As mentioned, here's my column from a year ago about these folks.  It has a cite to Delk's long comments about environmental cartels, which I'll insert here for everyone's convenience.
Among his points are that what he terms "environmental cartels"  are "working to control and expand measures that elevate a secular spiritualism while suppressing and diminishing the presence and importance of Christian men and women. They seek domination … they seek a monopoly of direction and policy."         
By contrast, "Conservation Districts, by their direct ties to the land, have not yet been altered or corrupted to become an arm of the progressive environmental cartels. They are a bastion of conservative leaders who are more closely aligned with traditional values that start with the sovereign individual and family units."
I just don't agree. I keep thinking a conservation organization ought to have at least some interest in conserving natural resources, including soil and water, and protecting wildlife.  I'm not understanding why a supposed conservation group should be focused mostly on fighting cultural wars about whether people are Christians or not -- let alone attacking most conservation measures.  Or, as Win Jacobs says in the only on-line comment on Delks's talk: 
Darn it, Joe! The district needs dam upgrades, a lot more than the world needs saving by any one creed (or screed!)
Win Jacobs
She added that his view might offend a lot of farmers she knows who see themselves as stewards of the land -- and as environmentalists.  
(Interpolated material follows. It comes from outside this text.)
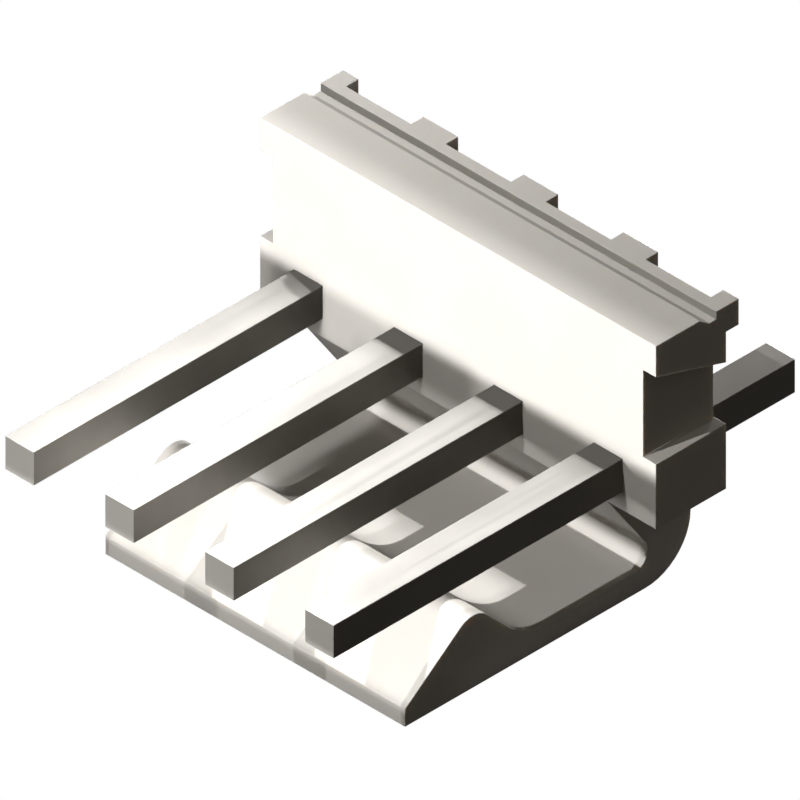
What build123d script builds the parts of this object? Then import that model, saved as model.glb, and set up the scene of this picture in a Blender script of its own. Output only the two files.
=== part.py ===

But then, Delk also credits our country's Founders with a concept (as he chooses to interpret it) then adds that unfortunately "too few of them understood the concept."  Our Founders didn't understand what they were doing, but Joe Delk does?  I sure don't!  I thought they painstakingly implemented a new concept, that the government of the people should be separate from any religion -- theirs, mine, yours, and even Joe Delk's!]